WHAT IS EXPECTED: The data below must be copied in full and without any change.

PROVIDED MATERIAL:
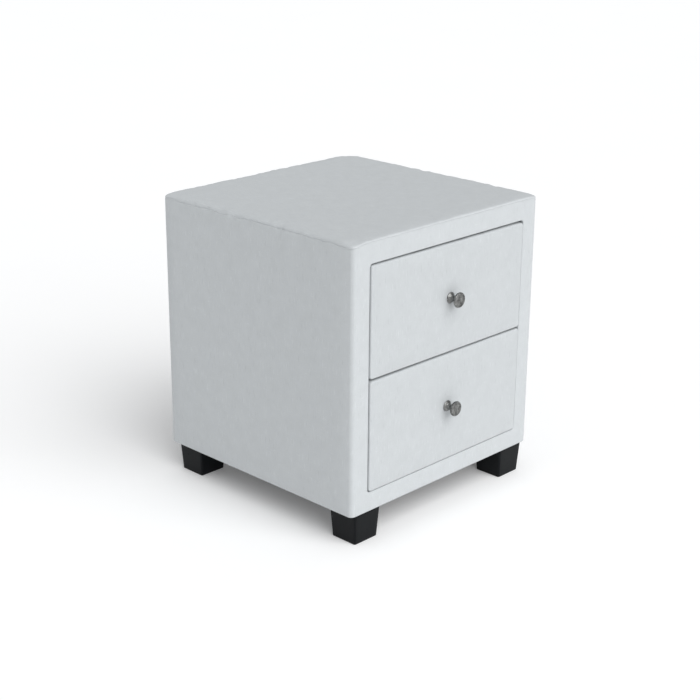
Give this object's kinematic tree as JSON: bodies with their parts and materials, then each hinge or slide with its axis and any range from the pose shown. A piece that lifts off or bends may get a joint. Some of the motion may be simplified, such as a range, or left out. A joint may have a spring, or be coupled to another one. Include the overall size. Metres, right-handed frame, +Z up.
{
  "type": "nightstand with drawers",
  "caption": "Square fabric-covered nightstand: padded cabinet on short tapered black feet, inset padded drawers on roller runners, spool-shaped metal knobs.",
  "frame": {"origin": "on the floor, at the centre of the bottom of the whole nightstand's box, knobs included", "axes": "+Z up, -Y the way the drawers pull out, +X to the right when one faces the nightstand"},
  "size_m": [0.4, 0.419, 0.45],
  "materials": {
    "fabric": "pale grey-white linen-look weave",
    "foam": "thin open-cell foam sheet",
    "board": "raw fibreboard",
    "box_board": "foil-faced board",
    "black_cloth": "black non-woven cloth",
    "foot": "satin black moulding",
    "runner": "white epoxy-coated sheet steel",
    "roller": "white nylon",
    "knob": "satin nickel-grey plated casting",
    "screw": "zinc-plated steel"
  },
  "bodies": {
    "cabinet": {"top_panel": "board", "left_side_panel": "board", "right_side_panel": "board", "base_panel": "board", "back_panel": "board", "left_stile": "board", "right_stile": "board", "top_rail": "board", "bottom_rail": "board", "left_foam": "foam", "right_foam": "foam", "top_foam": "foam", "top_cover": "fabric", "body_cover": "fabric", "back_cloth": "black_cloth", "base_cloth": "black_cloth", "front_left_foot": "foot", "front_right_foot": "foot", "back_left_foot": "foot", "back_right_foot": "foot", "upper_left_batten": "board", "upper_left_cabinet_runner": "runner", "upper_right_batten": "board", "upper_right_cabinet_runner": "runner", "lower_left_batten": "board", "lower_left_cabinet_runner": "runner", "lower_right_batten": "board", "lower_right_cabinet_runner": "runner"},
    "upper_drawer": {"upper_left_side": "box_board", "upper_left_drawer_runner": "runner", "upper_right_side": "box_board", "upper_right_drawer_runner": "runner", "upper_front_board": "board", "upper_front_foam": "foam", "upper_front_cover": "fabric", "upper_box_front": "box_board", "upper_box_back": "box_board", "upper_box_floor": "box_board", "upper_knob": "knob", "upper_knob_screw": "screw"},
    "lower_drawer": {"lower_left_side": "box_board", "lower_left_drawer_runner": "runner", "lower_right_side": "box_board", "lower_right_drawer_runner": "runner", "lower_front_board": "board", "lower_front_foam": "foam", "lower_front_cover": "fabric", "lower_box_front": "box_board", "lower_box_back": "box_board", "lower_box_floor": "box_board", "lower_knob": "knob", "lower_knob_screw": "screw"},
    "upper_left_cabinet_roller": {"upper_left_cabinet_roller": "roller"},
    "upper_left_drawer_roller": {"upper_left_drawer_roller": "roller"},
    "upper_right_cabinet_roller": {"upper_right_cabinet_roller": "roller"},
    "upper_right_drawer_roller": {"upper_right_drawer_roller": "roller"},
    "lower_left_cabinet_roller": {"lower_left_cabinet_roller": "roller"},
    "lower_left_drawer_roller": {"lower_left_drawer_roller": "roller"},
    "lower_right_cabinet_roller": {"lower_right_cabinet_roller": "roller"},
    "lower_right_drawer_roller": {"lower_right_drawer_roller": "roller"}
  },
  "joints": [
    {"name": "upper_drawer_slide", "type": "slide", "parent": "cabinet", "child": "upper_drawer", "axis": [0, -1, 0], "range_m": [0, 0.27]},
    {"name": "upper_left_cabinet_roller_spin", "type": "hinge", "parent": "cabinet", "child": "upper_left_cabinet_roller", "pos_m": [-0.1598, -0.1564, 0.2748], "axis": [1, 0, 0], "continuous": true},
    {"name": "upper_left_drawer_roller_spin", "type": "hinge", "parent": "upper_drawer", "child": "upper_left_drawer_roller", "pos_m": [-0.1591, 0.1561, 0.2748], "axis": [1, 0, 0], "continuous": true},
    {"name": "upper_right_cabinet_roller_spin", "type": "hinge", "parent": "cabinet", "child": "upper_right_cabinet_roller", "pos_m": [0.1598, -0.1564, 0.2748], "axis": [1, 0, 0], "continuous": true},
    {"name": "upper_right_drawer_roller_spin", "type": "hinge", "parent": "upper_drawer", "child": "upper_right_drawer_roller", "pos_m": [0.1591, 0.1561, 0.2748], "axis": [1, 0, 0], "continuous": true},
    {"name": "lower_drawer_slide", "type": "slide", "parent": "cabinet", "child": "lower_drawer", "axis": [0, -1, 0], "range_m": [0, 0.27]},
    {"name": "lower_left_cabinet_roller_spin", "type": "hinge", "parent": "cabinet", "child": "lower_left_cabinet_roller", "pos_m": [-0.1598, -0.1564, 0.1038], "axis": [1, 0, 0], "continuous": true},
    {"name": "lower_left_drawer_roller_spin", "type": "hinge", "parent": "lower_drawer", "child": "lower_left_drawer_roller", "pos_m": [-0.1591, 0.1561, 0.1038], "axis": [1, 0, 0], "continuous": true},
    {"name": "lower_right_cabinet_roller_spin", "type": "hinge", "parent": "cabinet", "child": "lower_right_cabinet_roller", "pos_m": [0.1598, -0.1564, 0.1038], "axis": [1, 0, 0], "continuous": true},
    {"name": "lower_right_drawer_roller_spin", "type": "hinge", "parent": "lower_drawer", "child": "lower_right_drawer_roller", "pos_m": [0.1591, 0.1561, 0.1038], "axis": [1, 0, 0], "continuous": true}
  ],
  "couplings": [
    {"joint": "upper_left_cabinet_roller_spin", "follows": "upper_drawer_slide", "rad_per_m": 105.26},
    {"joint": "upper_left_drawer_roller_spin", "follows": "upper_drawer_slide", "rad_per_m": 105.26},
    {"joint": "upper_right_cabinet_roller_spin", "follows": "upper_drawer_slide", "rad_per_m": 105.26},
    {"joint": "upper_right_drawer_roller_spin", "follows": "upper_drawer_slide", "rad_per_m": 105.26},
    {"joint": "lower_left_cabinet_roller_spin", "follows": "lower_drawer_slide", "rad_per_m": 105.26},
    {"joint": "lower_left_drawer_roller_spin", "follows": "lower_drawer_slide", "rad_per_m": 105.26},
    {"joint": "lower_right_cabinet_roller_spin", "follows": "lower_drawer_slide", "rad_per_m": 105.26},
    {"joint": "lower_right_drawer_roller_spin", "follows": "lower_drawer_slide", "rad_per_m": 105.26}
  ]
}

SOLUTION:
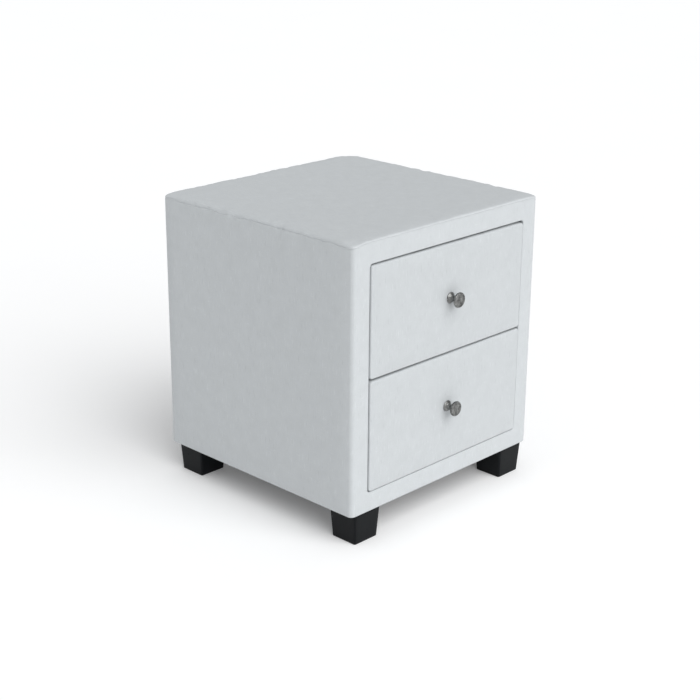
Give this object's kinematic tree as JSON: bodies with their parts and materials, then each hinge or slide with its axis and any range from the pose shown. A piece that lifts off or bends may get a joint. Some of the motion may be simplified, such as a range, or left out. A joint may have a spring, or be coupled to another one. Include the overall size. Metres, right-handed frame, +Z up.
{
  "type": "nightstand with drawers",
  "caption": "Square fabric-covered nightstand: padded cabinet on short tapered black feet, inset padded drawers on roller runners, spool-shaped metal knobs.",
  "frame": {"origin": "on the floor, at the centre of the bottom of the whole nightstand's box, knobs included", "axes": "+Z up, -Y the way the drawers pull out, +X to the right when one faces the nightstand"},
  "size_m": [0.4, 0.419, 0.45],
  "materials": {
    "fabric": "pale grey-white linen-look weave",
    "foam": "thin open-cell foam sheet",
    "board": "raw fibreboard",
    "box_board": "foil-faced board",
    "black_cloth": "black non-woven cloth",
    "foot": "satin black moulding",
    "runner": "white epoxy-coated sheet steel",
    "roller": "white nylon",
    "knob": "satin nickel-grey plated casting",
    "screw": "zinc-plated steel"
  },
  "bodies": {
    "cabinet": {"top_panel": "board", "left_side_panel": "board", "right_side_panel": "board", "base_panel": "board", "back_panel": "board", "left_stile": "board", "right_stile": "board", "top_rail": "board", "bottom_rail": "board", "left_foam": "foam", "right_foam": "foam", "top_foam": "foam", "top_cover": "fabric", "body_cover": "fabric", "back_cloth": "black_cloth", "base_cloth": "black_cloth", "front_left_foot": "foot", "front_right_foot": "foot", "back_left_foot": "foot", "back_right_foot": "foot", "upper_left_batten": "board", "upper_left_cabinet_runner": "runner", "upper_right_batten": "board", "upper_right_cabinet_runner": "runner", "lower_left_batten": "board", "lower_left_cabinet_runner": "runner", "lower_right_batten": "board", "lower_right_cabinet_runner": "runner"},
    "upper_drawer": {"upper_left_side": "box_board", "upper_left_drawer_runner": "runner", "upper_right_side": "box_board", "upper_right_drawer_runner": "runner", "upper_front_board": "board", "upper_front_foam": "foam", "upper_front_cover": "fabric", "upper_box_front": "box_board", "upper_box_back": "box_board", "upper_box_floor": "box_board", "upper_knob": "knob", "upper_knob_screw": "screw"},
    "lower_drawer": {"lower_left_side": "box_board", "lower_left_drawer_runner": "runner", "lower_right_side": "box_board", "lower_right_drawer_runner": "runner", "lower_front_board": "board", "lower_front_foam": "foam", "lower_front_cover": "fabric", "lower_box_front": "box_board", "lower_box_back": "box_board", "lower_box_floor": "box_board", "lower_knob": "knob", "lower_knob_screw": "screw"},
    "upper_left_cabinet_roller": {"upper_left_cabinet_roller": "roller"},
    "upper_left_drawer_roller": {"upper_left_drawer_roller": "roller"},
    "upper_right_cabinet_roller": {"upper_right_cabinet_roller": "roller"},
    "upper_right_drawer_roller": {"upper_right_drawer_roller": "roller"},
    "lower_left_cabinet_roller": {"lower_left_cabinet_roller": "roller"},
    "lower_left_drawer_roller": {"lower_left_drawer_roller": "roller"},
    "lower_right_cabinet_roller": {"lower_right_cabinet_roller": "roller"},
    "lower_right_drawer_roller": {"lower_right_drawer_roller": "roller"}
  },
  "joints": [
    {"name": "upper_drawer_slide", "type": "slide", "parent": "cabinet", "child": "upper_drawer", "axis": [0, -1, 0], "range_m": [0, 0.27]},
    {"name": "upper_left_cabinet_roller_spin", "type": "hinge", "parent": "cabinet", "child": "upper_left_cabinet_roller", "pos_m": [-0.1598, -0.1564, 0.2748], "axis": [1, 0, 0], "continuous": true},
    {"name": "upper_left_drawer_roller_spin", "type": "hinge", "parent": "upper_drawer", "child": "upper_left_drawer_roller", "pos_m": [-0.1591, 0.1561, 0.2748], "axis": [1, 0, 0], "continuous": true},
    {"name": "upper_right_cabinet_roller_spin", "type": "hinge", "parent": "cabinet", "child": "upper_right_cabinet_roller", "pos_m": [0.1598, -0.1564, 0.2748], "axis": [1, 0, 0], "continuous": true},
    {"name": "upper_right_drawer_roller_spin", "type": "hinge", "parent": "upper_drawer", "child": "upper_right_drawer_roller", "pos_m": [0.1591, 0.1561, 0.2748], "axis": [1, 0, 0], "continuous": true},
    {"name": "lower_drawer_slide", "type": "slide", "parent": "cabinet", "child": "lower_drawer", "axis": [0, -1, 0], "range_m": [0, 0.27]},
    {"name": "lower_left_cabinet_roller_spin", "type": "hinge", "parent": "cabinet", "child": "lower_left_cabinet_roller", "pos_m": [-0.1598, -0.1564, 0.1038], "axis": [1, 0, 0], "continuous": true},
    {"name": "lower_left_drawer_roller_spin", "type": "hinge", "parent": "lower_drawer", "child": "lower_left_drawer_roller", "pos_m": [-0.1591, 0.1561, 0.1038], "axis": [1, 0, 0], "continuous": true},
    {"name": "lower_right_cabinet_roller_spin", "type": "hinge", "parent": "cabinet", "child": "lower_right_cabinet_roller", "pos_m": [0.1598, -0.1564, 0.1038], "axis": [1, 0, 0], "continuous": true},
    {"name": "lower_right_drawer_roller_spin", "type": "hinge", "parent": "lower_drawer", "child": "lower_right_drawer_roller", "pos_m": [0.1591, 0.1561, 0.1038], "axis": [1, 0, 0], "continuous": true}
  ],
  "couplings": [
    {"joint": "upper_left_cabinet_roller_spin", "follows": "upper_drawer_slide", "rad_per_m": 105.26},
    {"joint": "upper_left_drawer_roller_spin", "follows": "upper_drawer_slide", "rad_per_m": 105.26},
    {"joint": "upper_right_cabinet_roller_spin", "follows": "upper_drawer_slide", "rad_per_m": 105.26},
    {"joint": "upper_right_drawer_roller_spin", "follows": "upper_drawer_slide", "rad_per_m": 105.26},
    {"joint": "lower_left_cabinet_roller_spin", "follows": "lower_drawer_slide", "rad_per_m": 105.26},
    {"joint": "lower_left_drawer_roller_spin", "follows": "lower_drawer_slide", "rad_per_m": 105.26},
    {"joint": "lower_right_cabinet_roller_spin", "follows": "lower_drawer_slide", "rad_per_m": 105.26},
    {"joint": "lower_right_drawer_roller_spin", "follows": "lower_drawer_slide", "rad_per_m": 105.26}
  ]
}